Bugün yaşanan birçok sorununun temelinde çarpık, kontrolsüz ve aşırı yapılaşma olduğunu belirten Sarpten, şu ifadeleri kullandı:
“Trafik sorunundan enerji açığına, hava kirliliğinden çöp ve atık soruna varıncaya kadar gündelik yaşamımızı olumsuz etkileyen hemen her şeyin kaynağında gelişigüzel betonlaşma yatmaktadır. Yaratılan bu kaotik düzenden birileri zengin olurken halkın büyük çoğunluğuna ise bunun vebalini çekmek kalmaktadır.”

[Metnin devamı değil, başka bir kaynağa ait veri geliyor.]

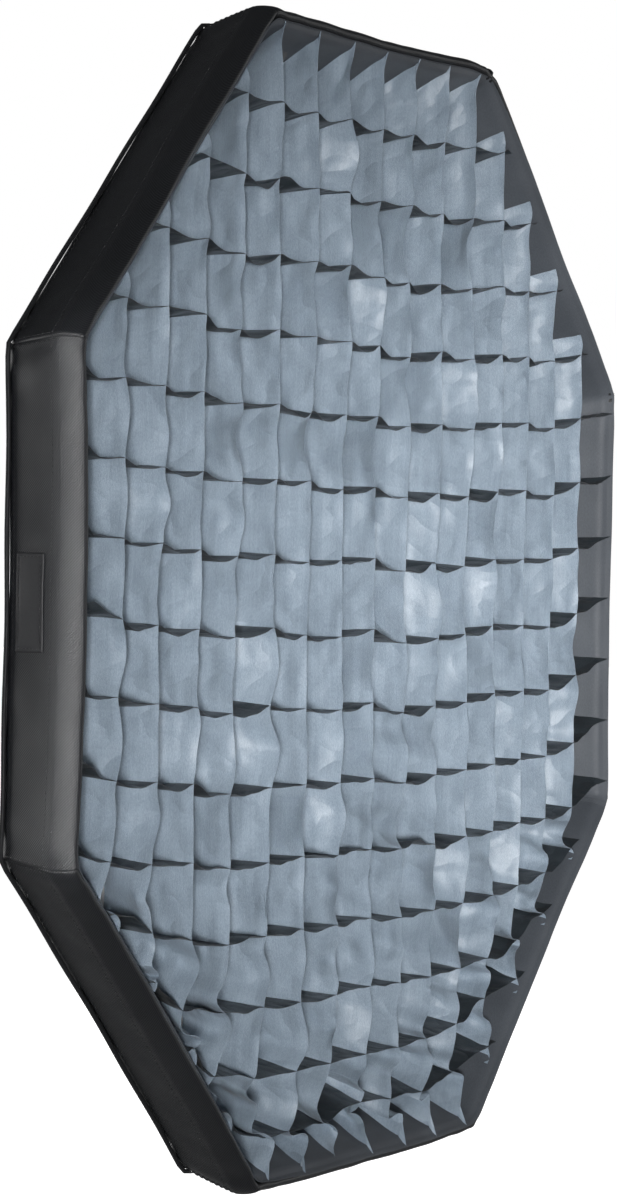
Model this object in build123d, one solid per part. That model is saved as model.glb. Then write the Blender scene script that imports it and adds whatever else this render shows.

“Ülkeyi esir alan beton sektörünün bu şekilde devam edemeyeceğini” kaydeden Sarpten, “Elbette, inşaatlar yapılacak ve ekonomik olgular devam edecektir. Ancak içinde son sürat ilerlediğimiz çıkmaz sokakta duvara çarpmadan önce en azından hızımızı azaltmak zorundayız” dedi.

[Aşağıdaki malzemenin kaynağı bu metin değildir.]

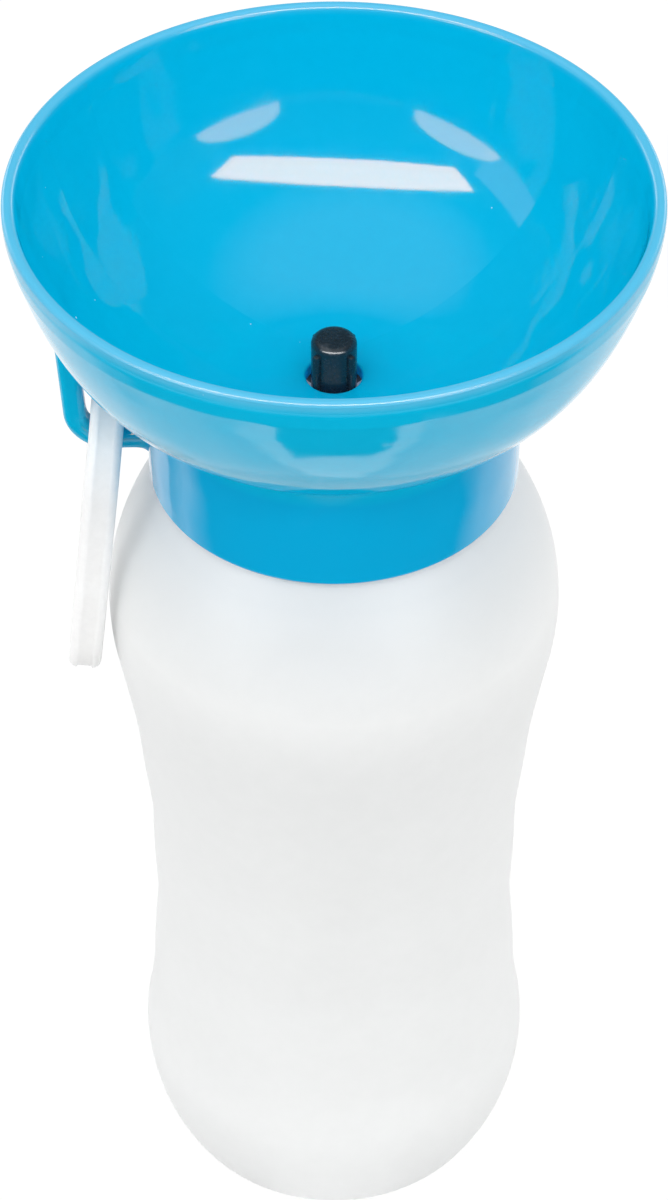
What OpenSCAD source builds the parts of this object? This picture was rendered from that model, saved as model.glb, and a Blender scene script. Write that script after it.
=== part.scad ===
// Travel water bottle for dogs. A soft squeeze bottle carries a drinking bowl on a
// screw collar. Squeezing the bottle drives water up the dip tube, through a
// push-down valve in the bowl's floor, and letting go draws the rest back.
// +Z is up, the origin is the centre of the bottle's base, the collar's hanging
// loop points to -X and the carabiner's gate faces -Y.

/* [Bottle] */
// Height from the base to the foot of the neck
bottle_h = 156.6; // [130:0.1:190]
// Widest diameter, at the shoulder
shoulder_d = 73.4; // [64:0.1:90]
// Distance from the foot of the neck down to the widest point
shoulder_drop = 28.3; // [23:0.1:34]
// How far the grip's waist lies inside the shoulder, on the radius
waist_inset = 5.3; // [2:0.1:8]
// Height of the narrowest point
waist_z = 66; // [52:0.5:84]
// How far the foot's bulge lies inside the shoulder, on the radius
foot_inset = 2.35; // [0:0.05:4.5]
// Height of the foot's bulge
foot_z = 22; // [16:0.5:27]
// Radius of the foot's rounding in profile
foot_round = 42; // [32:0.5:60]
// Radius of the shoulder's rounding in profile
shoulder_round = 42; // [24:0.5:60]
// Radius of the heel, where the side meets the base
heel_round = 6; // [3:0.5:9]
// Depth of the soft grip waves round the body
grip_wave = 0.3; // [0:0.05:0.8]
// Height of one grip wave
grip_pitch = 24; // [16:0.5:32]
// Height of the hollow under the base
base_hollow = 1.2; // [0.6:0.1:2]
// Wall thickness of the body
bottle_wall = 1.3; // [0.9:0.1:2]

/* [Neck] */
// Outer diameter of the neck between its threads
neck_d = 50.8; // [42:0.2:58]
// Height of the neck
neck_h = 13.2; // [12:0.1:18]
// Wall thickness of the neck
neck_wall = 2; // [1.5:0.1:3]
// Width of the flat step from the neck out to the shoulder
neck_step = 2.2; // [1.6:0.1:3]
// Rise of the thread in one turn
thread_pitch = 4; // [3.2:0.1:4.8]
// Height of the thread above the neck
thread_h = 1.35; // [1:0.05:1.6]
// Turns from tight to free
thread_turns = 1.5; // [1:0.25:1.75]
// Radial gap between a thread's crest and the wall that it runs past
thread_gap = 0.4; // [0.3:0.05:0.6]

/* [Bowl] */
// Outer diameter of the rim
rim_d = 98; // [88:0.5:118]
// Height of the bowl from its underside to the top of its rim
bowl_h = 38.3; // [32:0.1:46]
// Wall thickness
bowl_wall = 2.2; // [1.6:0.1:3]
// Outer radius of the curve from the floor into the side
bowl_round = 36; // [32:0.5:40]
// Lean of the side from the vertical where that curve ends
bowl_flare = 23.5; // [20:0.1:27]
// Outer radius of the side's gentle curve above it
side_round = 67.5; // [55:0.5:90]
// Height of the plain band below the rim's edge
rim_band = 4.2; // [3:0.1:6]
// How far the band stands out from the side
rim_step = 0.5; // [0.2:0.05:1]
// Height of the flat ring under the bowl that the gasket seals on
land_h = 1.05; // [0.8:0.05:2]

/* [Collar] */
// Wall thickness of the screw collar
collar_wall = 2; // [1.6:0.1:3]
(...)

“Yeni inşaat izinlerini durdurmak elzemdir… Bu radikal bir adım değildir”
Ülke genelinde çıkarılacak bir emirname ile yetersiz ve eksik alt yapı çalışmalarını tamamlamak üzere bir süreliğine “yeni” inşaat izinlerini durdurmanın elzem olduğunu belirten Sarpten, şunları kaydetti:
“Bu radikal bir adım değildir ve kesinlikle hali hazırdaki inşaatları durdurmak anlamı taşımamaktadır. Devam eden inşaatlar yanında, hali hazırda izni alınmış ve henüz başlamamış on binlerce konut projesi de olduğu bilinmektedir. Burada kastedilen, tüm bölgelerdeki imar planları hazırlanıp, yürürlüğe girene kadar yeni inşaat izni vermemektir.”
Bugün çevreye dair yine çok söz söyleneceğini ancak önemli olanın 5 Haziran’ın ertesinde çevreyi korumak adına hangi adımların atılacağı olduğunu vurgulayan Hasan Sarpten, “Biyologlar Derneği olarak ülkeyi yönetenlerden beklentimiz budur. Bunun dışındaki sözler laftır ve bizim boş laflara karnımız toktur” dedi.